Last year, 36 people died and 187 were injured in 99 lorry crashes, and in 2015 the figure was 31 dead and 125 injured.

In 2014, 18 died and 161 were injured in 97 accidents.

“Lorry drivers are often under pressure to continue driving, despite being fatigued. I urge the use of an intelligent application to monitor how long lorry drivers spend on the road without resting", said Thomas Edelmann, founder of Road Safety UAE.

In Germany, for example, lorry drivers must have an electronic control system fitted that monitors the amount of time they spend at the wheel.

They cannot exceed nine hours per day. Twice per week, they can drive for 10 hours. Breaks of at least 45 minutes (divisible into 15 minutes followed by 30 minutes) should be taken after four hours and 30 minutes at the latest.

“The commercial vehicles industry has a vital role to play in improving road safety, said Mr Edelmann.

"There are three important critical issues that must to be considered; including educating fleet operators, the enforcement of laws and regulations that specify the number of hours lorry drivers spend on the road, and to be informed about heavy vehicle maintenance."

In August, Dubai's Roads and Transport Authority said monitoring devices were being installed on articulated lorries that are more than 20 years old as part of efforts to cut the number of accidents.

The RTA has started linking the vehicles to monitoring centres to watch for faults and poor driving behaviour.

“To establish better education for lorry drivers is a good thing, however, it doesn’t solve the problem.
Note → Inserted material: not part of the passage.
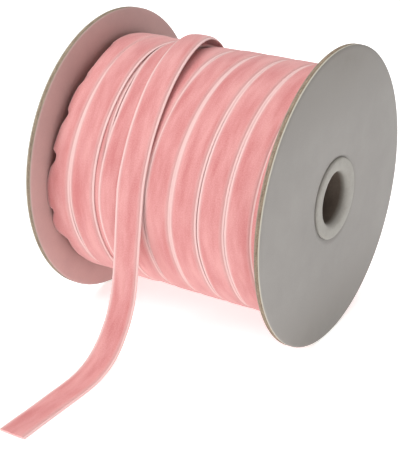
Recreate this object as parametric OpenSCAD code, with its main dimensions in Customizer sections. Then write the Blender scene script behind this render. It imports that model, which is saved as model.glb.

There are many old trucks and trailers that are unfit for the roads," said Franz Freiherr von Redwitz, managing director at Man Truck & Bus Middle East.

“When trucks crash, the results are deadly."

He also urged the wider use of electronic chips to monitor behaviour from central control centres.

“A device, which looks much like an ordinary radio, combined with speedometer that records automatically the vehicle’s speed and time spent on the road, will help in keeping tired drivers off the road,” said Mr Redwitz.

Earlier this year, some experts said lorries that are more than 20 years old should be taken out of service.

“Many heavy goods vehicles are death traps,” said Robert Hodges, former head of the Emirates Driving Institute, Dubai's largest driving school.

“We seem to have hundreds, perhaps thousands of worn-out and potentially dangerous heavy goods vehicles in daily use. These are too old, usually overloaded or incorrectly loaded."